Tuesday, 8 July 2014

THE END OF THE AFFAIR by Graham Greene

This is a book that begins as a love story and ends in a bizarre battle against god. This man is having a love affair with this married woman. It's during the Blitz, and one day the house they're in is hit. The woman sees the man lying under a door, and thinks he is dead. She prays to God to bring him back to life, saying that if he does, she will give up the affair. He's not really dead (or God brings him back to life, as you prefer) and so she feels bound to follow through with this strange deal. Two years of suffering on both sides begin. The man is immensely angry with god, viewing him as some kind of love rival (?). This is not even the weird part yet. In a deeply surreal turn of events, after she dies, various miracles begin to occur, associated with her death, leaving the man even angrier at God, who he feels is trying to force him into a life of meaning. But he doesn't want eternal meaning, he just wants sex. Don't we all.

Here's him on the problem, in his own words:
I sat on my bed and I said to God: You've taken her, but You haven't got me yet. I know Your cunning. It's You who take us up to a high place and offer us the whole universe. You're a devil, God, tempting us to leap. But I don't want Your peace and I don't want Your love. I wanted something very simple and very easy; I wanted Sarah for a lifetime and You took her away. With Your great schemes You ruin our happiness like a harvester ruins a mouse's nest: I hate You, God, I hate You as though You existed.

It's a very interesting book, giving lots to think about. It's also beautifully written. Here he is at a tube station at evening: "The man who fed the sparrows had gone and the woman with the brown-paper parcel, the fruit-sellers cried like animals in the dusk outside the station. It was as if the shutters were going up on the whole world; soon we should all of us be abandoned to our own devices" And here he is angry at himself one night: " . . . my self pity and hatred walked hand in hand across the darkening Common like idiots without a keeper."

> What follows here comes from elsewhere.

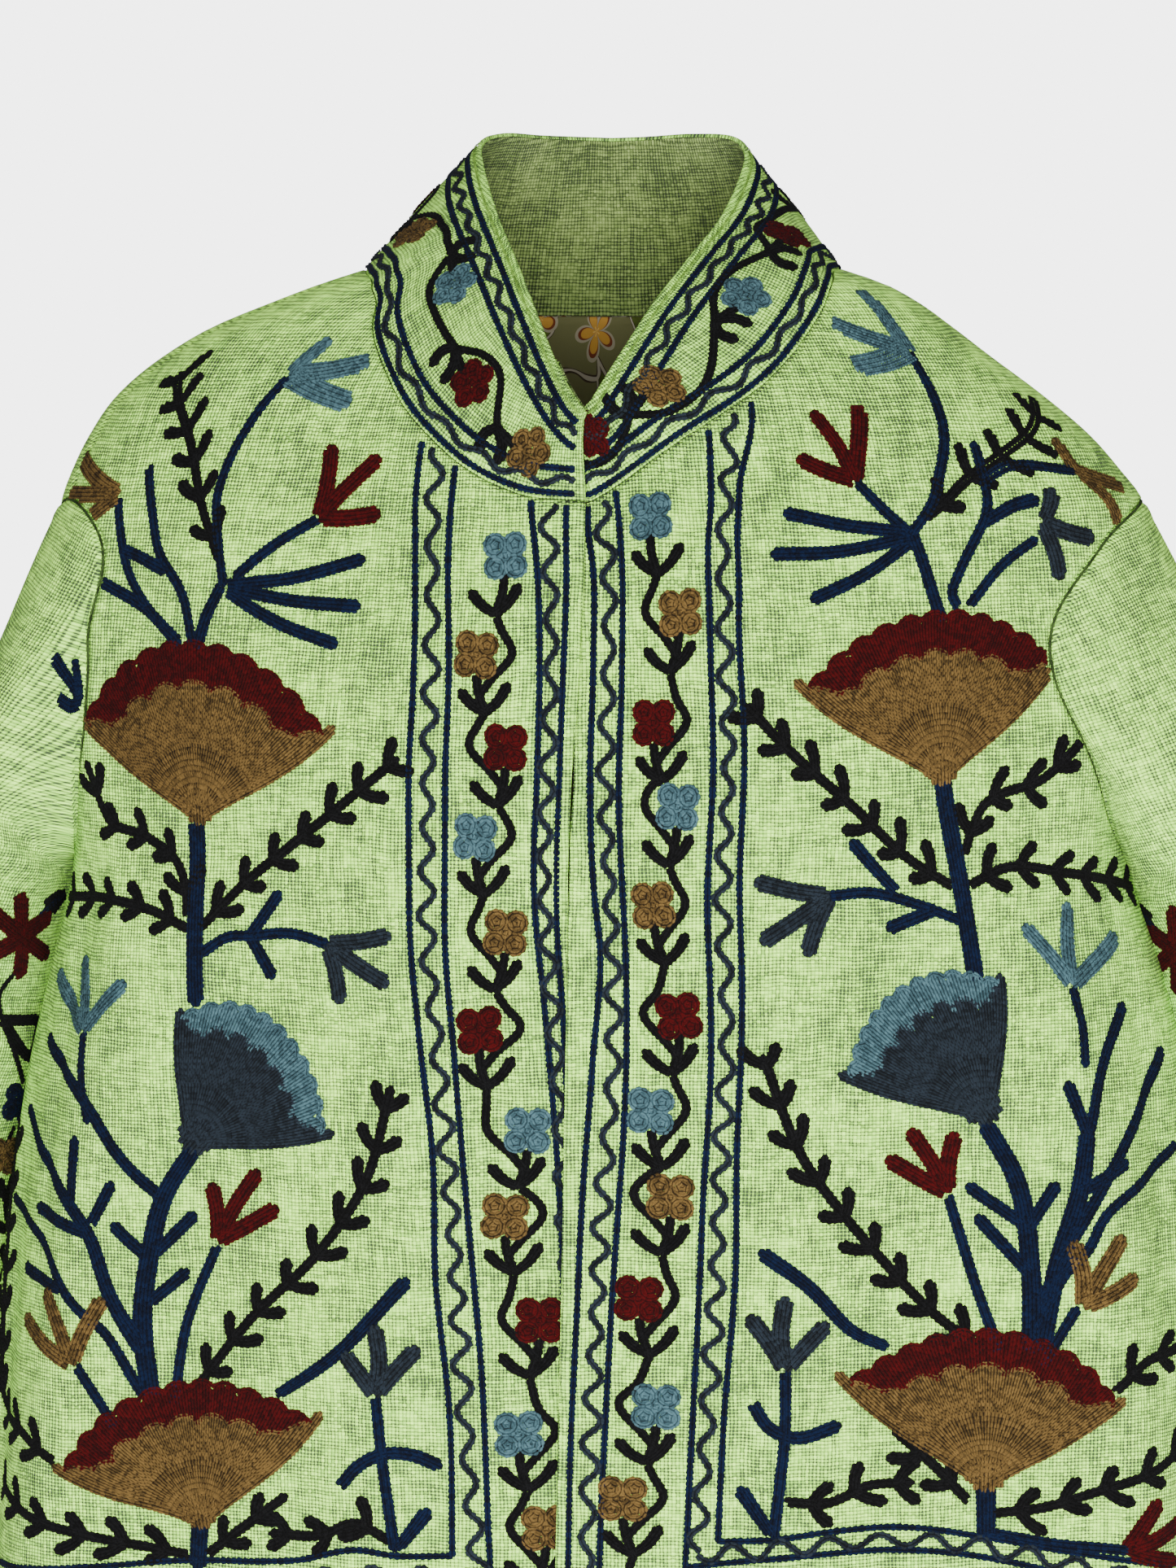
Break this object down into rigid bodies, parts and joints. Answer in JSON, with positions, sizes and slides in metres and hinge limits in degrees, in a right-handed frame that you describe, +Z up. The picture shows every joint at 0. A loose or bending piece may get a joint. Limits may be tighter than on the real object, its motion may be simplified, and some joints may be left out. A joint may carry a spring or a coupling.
{
  "type": "embroidered jacket",
  "caption": "Hip-length open-front jacket of pale green slub cotton with a stand collar, dropped straight sleeves and dense wool chain-stitch flowers, fans and vines.",
  "frame": {"origin": "middle of the neck opening at the height of the side of the neck, where the wearer's neck and shoulders hold the jacket", "axes": "+X is the wearer's left, -Y is the front, +Z is up"},
  "size_m": [0.8668, 0.2378, 0.7764],
  "materials": {
    "lime_slub_cotton": "matt hand-loomed plain weave with slubs",
    "doubled_slub_cotton": "the same cotton, doubled and topstitched",
    "printed_lining": "smooth printed cotton lawn",
    "wool_yarn": "matt crewel wool in navy, black, red, tan, slate and light blue",
    "sewing_thread": "matt spun thread"
  },
  "bodies": {
    "root": {"back": "lime_slub_cotton", "right_front": "lime_slub_cotton", "left_front": "lime_slub_cotton", "right_sleeve": "lime_slub_cotton", "left_sleeve": "lime_slub_cotton", "collar": "doubled_slub_cotton", "back_lining": "printed_lining"}
  },
  "joints": []
}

There's only one weak aspect, where we are treated to an extract from the lady's diary. This is mushy, emotional, awkward writing, and I fear very much is what Mr Greene, a man of an earlier generation, really thinks women's internal lives are like. (As the central character of the novel says: "I have always found it hard to feel sexual desire without some sense of superiority, mental or physical"). I guess we will just have to give him a pass, because really, what a lovely novelist he is.